Other forms of propaganda have evolved to fit the times. The IRGC’s Political Office once situated Iran within a broader discourse of resistance against 20th-century colonialism; during the Cold War, IRGC publications regularly highlighted revolutionary struggles across the Third World. Today, that transnational ethos has evolved to support Hamas in the Gaza Strip, Russia’s invasion of Ukraine, as well as growing ties with China, Cuba, Venezuela, and other spoilers of the American-led rules based international order. As Michael Eisenstadt, director of the Washington Institute’s Military and Security Studies Program once said, “Iran was born at war with the international system because from their point of view, it was a system that was under American hegemony and thus inherently hostile to their interests. Accordingly, we must look at Iranian actions in that light.” While circumstances have changed, what has remained consistent is the central role played in the great drama by the Great Satan and the Little Satan—the US and Israel. 

Every myth requires its heroes and villains. For the Islamic Republic, the latter role has been diligently served by Israel and the United States. Since 1979, the eradication of the Jewish State and the expulsion of US forces from the Middle East have been portrayed as necessary preconditions for the triumph of the revolution. America and Israel remain principal hurdles for the creation of a vast Shi’a Islamist crescent stretching across the Levant. For more hardline factions within the IRGC, the ‘liberation’ of Jerusalem is viewed in decidedly eschatological terms; it is a sine qua non for the return of the Mahdi. Thus, while Arab states have largely disentangled from futile conflict with Israel, choosing instead to enrich themselves through peace treaties and trade deals, Iran’s clerical and military establishment continues to trade the wellbeing of its citizens for ideological ends. This is the most enduring and dangerous aspect of Iran’s political mythology.
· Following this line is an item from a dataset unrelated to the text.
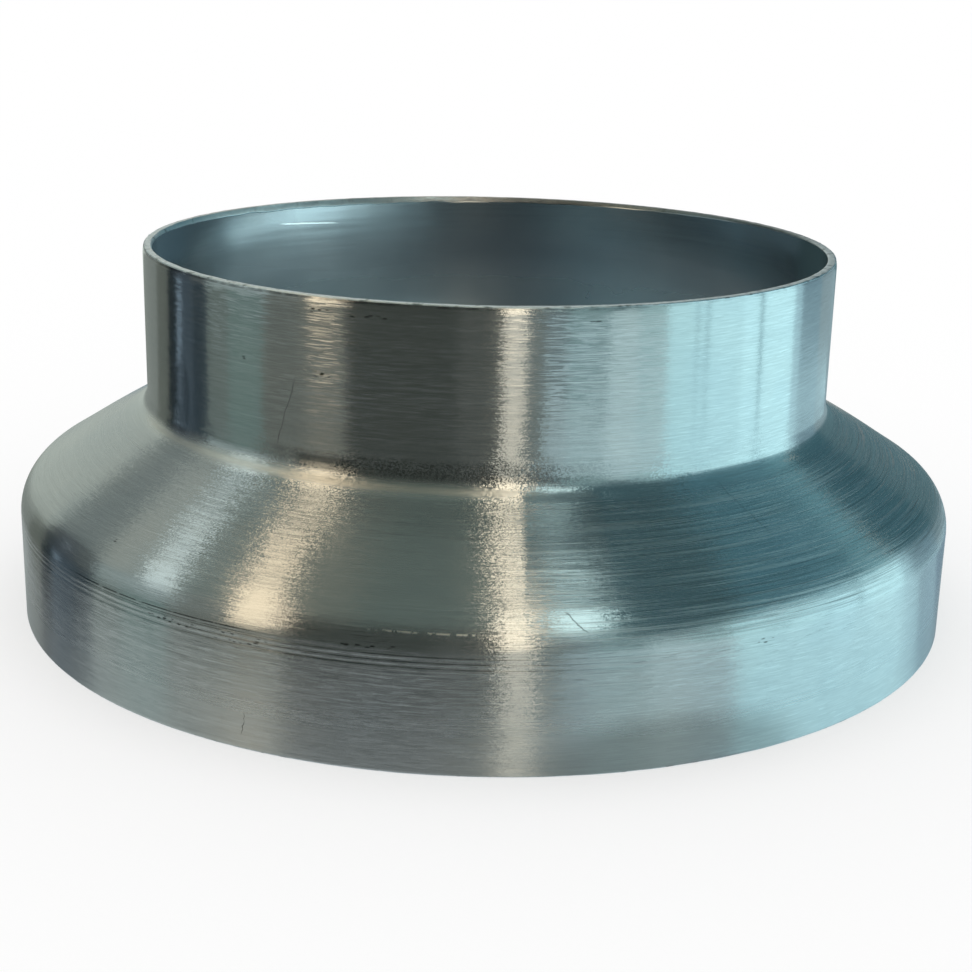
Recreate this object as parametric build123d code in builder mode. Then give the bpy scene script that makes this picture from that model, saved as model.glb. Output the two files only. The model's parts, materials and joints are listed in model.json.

There are, of course, less ideological reasons behind Iran’s bellicosity. Recurring cycles of hostility bolster the IRGC’s domestic influence vis-à-vis would-be reformers. The mullahs and the IRGC understand that perpetual, intermittent war with the Great Satan and the Little Satan provide long-term legitimacy. Without the bogeyman of an ‘imperialist’ menace, the revolution ceases to exist, and so too does the raison d’être for the revolutionary state. Simultaneously, Iran’s continued isolation in the international sphere has proven remarkably profitable for the IRGC and its extensive network of enterprises, which exploit existing sanctions to create domestic market monopolies. These perverse material and political incentives create conditions in which the institutional belief in the irrational becomes hyper-rational. Iran’s ‘philosopher kings’ (and their enforcers) have not only come to believe their own Noble Lie, but depend on it to sustain their power and lucrative existence. While a quarter century of civilian protests against the regime suggest that many ordinary Iranians have long ago abandoned ideology in favor of diplomatic rapprochement and the comforts of liberal modernity, those who govern Iran remain as committed to the struggle as ever. So long as they do, prospects for regional peace remain elusive.